Copy every line of the data exactly, leaving nothing out.

== DATA TO PROCESS ==
━━━━━━━━━━

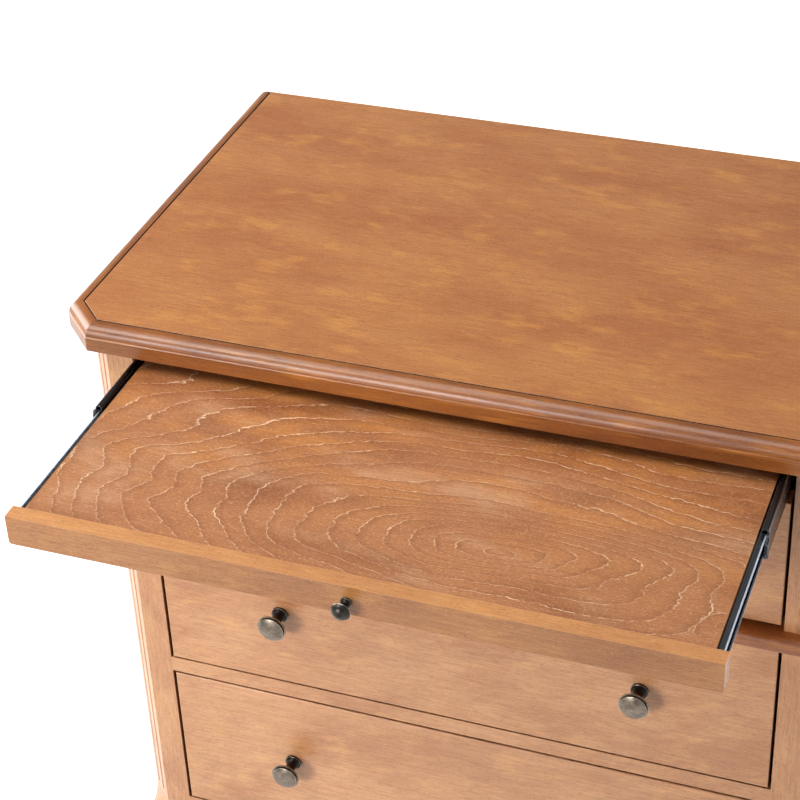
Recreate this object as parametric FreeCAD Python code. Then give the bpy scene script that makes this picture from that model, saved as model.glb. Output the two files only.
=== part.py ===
"""Chest of drawers with a pull-out tray, fluted canted corner posts and curved legs.

Millimetres, +Z up, the front towards -Y. The origin is on the floor, at the centre of
the ground that the chest covers with its tray drawn out.
"""
import FreeCAD, Part
import math
import os

# ---- driving dimensions -------------------------------------------------------------
HEIGHT = 1000.0            # floor to top surface
OPENING = 640.0            # clear width between the front posts
CASE_DEPTH = 485.0         # front faces of the posts to the back edge of the top
TRAY_OUT = 259.0           # how far the tray is drawn out in the rest pose

STILE = 27.5               # width of a post's front face
CANT = 24.5                # canted corner, measured along X and along Y
OVERHANG = 20.5            # top beyond the posts
WAIST_OUT = 15.0           # waist moulding beyond the posts
BACK_SET = 6.0             # rear posts short of the top's back edge
SIDE_T = 16.0              # side panels
SIDE_SET = 3.0             # side panels recessed behind the posts

TOP_T = 27.0
TOP_EDGE = 15.3            # width of the top's solid edge moulding
TRAY_DROP = 40.0           # top surface down to the tray surface
STRIP_H = 30.0
STRIP_T = 16.0
TRAY_T = 18.0
ROW_GAP = 3.0              # above a front, and at its sides
SIT_GAP = 1.5              # below a front
WAIST_T = 14.5
WAIST_GAP = 5.5            # under the first drawer
RAIL_T = 18.5
RAIL_D = 48.0
DRAWER_1_H = 140.0
DRAWER_H = 183.0
FRONT_T = 20.0
BOX_T = 12.0               # drawer sides and backs
BOX_BACK = 445.0           # back of a closed drawer, behind the front plane
APRON_H = 52.0

BIG_KNOB_R = 15.2
BIG_KNOB_OUT = 30.0
BIG_KNOB_CROWN = 3.6
BIG_KNOB_LEDGE = 1.7
BIG_KNOB_X = 187.5
SMALL_KNOB_R = 8.8
SMALL_KNOB_OUT = 19.0
SMALL_KNOB_CROWN = 5.6

SLIDE_T = 12.7             # one slide, across
SLIDE_H = 36.0
SLIDE_L = 400.0
SLIDE_SET = 41.0           # front end of a closed slide, behind the front plane
STEEL = 1.2

LEG_TOP = 362.0            # where the curved leg begins
FLUTE_R = 1.7

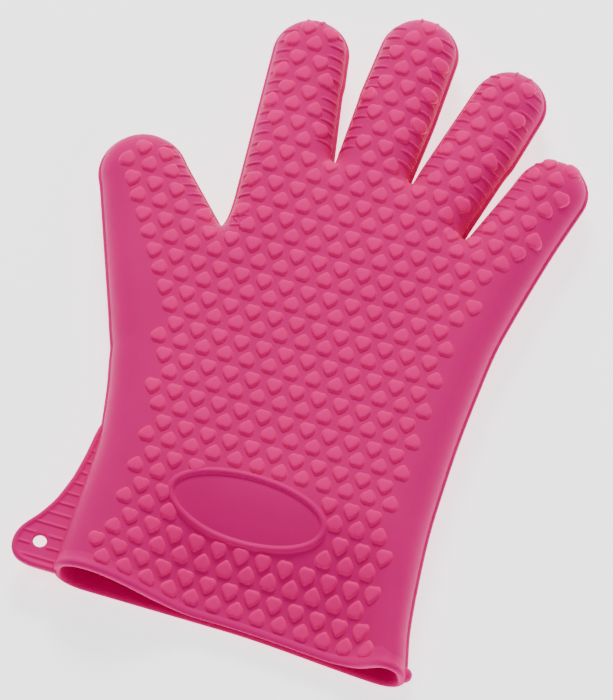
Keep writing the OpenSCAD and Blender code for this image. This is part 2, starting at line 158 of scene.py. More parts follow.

━━━━━━━━━━

== EXERCISE RESULT ==
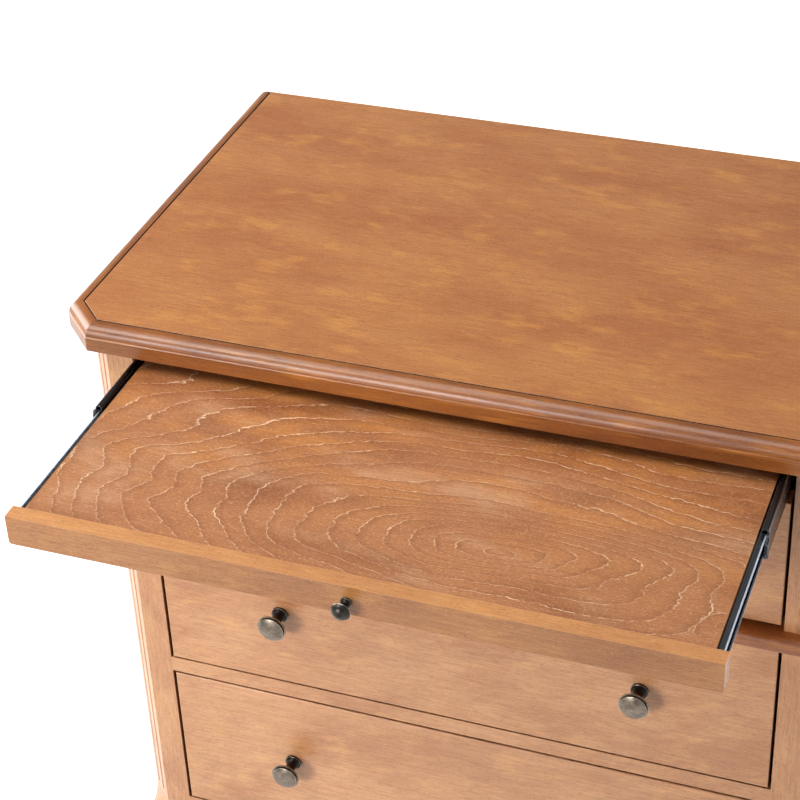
Recreate this object as parametric FreeCAD Python code. Then give the bpy scene script that makes this picture from that model, saved as model.glb. Output the two files only.
=== part.py ===
"""Chest of drawers with a pull-out tray, fluted canted corner posts and curved legs.

Millimetres, +Z up, the front towards -Y. The origin is on the floor, at the centre of
the ground that the chest covers with its tray drawn out.
"""
import FreeCAD, Part
import math
import os

# ---- driving dimensions -------------------------------------------------------------
HEIGHT = 1000.0            # floor to top surface
OPENING = 640.0            # clear width between the front posts
CASE_DEPTH = 485.0         # front faces of the posts to the back edge of the top
TRAY_OUT = 259.0           # how far the tray is drawn out in the rest pose

STILE = 27.5               # width of a post's front face
CANT = 24.5                # canted corner, measured along X and along Y
OVERHANG = 20.5            # top beyond the posts
WAIST_OUT = 15.0           # waist moulding beyond the posts
BACK_SET = 6.0             # rear posts short of the top's back edge
SIDE_T = 16.0              # side panels
SIDE_SET = 3.0             # side panels recessed behind the posts

TOP_T = 27.0
TOP_EDGE = 15.3            # width of the top's solid edge moulding
TRAY_DROP = 40.0           # top surface down to the tray surface
STRIP_H = 30.0
STRIP_T = 16.0
TRAY_T = 18.0
ROW_GAP = 3.0              # above a front, and at its sides
SIT_GAP = 1.5              # below a front
WAIST_T = 14.5
WAIST_GAP = 5.5            # under the first drawer
RAIL_T = 18.5
RAIL_D = 48.0
DRAWER_1_H = 140.0
DRAWER_H = 183.0
FRONT_T = 20.0
BOX_T = 12.0               # drawer sides and backs
BOX_BACK = 445.0           # back of a closed drawer, behind the front plane
APRON_H = 52.0

BIG_KNOB_R = 15.2
BIG_KNOB_OUT = 30.0
BIG_KNOB_CROWN = 3.6
BIG_KNOB_LEDGE = 1.7
BIG_KNOB_X = 187.5
SMALL_KNOB_R = 8.8
SMALL_KNOB_OUT = 19.0
SMALL_KNOB_CROWN = 5.6

SLIDE_T = 12.7             # one slide, across
SLIDE_H = 36.0
SLIDE_L = 400.0
SLIDE_SET = 41.0           # front end of a closed slide, behind the front plane
STEEL = 1.2

LEG_TOP = 362.0            # where the curved leg begins
FLUTE_R = 1.7

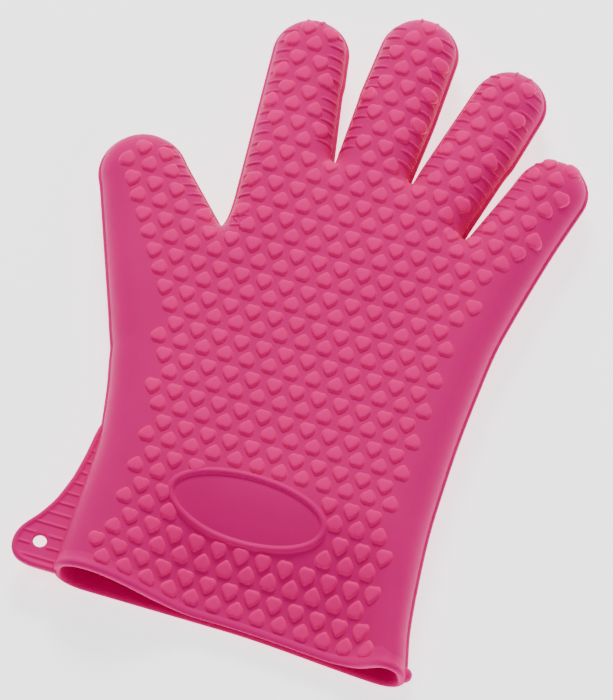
Keep writing the OpenSCAD and Blender code for this image. This is part 2, starting at line 158 of scene.py. More parts follow.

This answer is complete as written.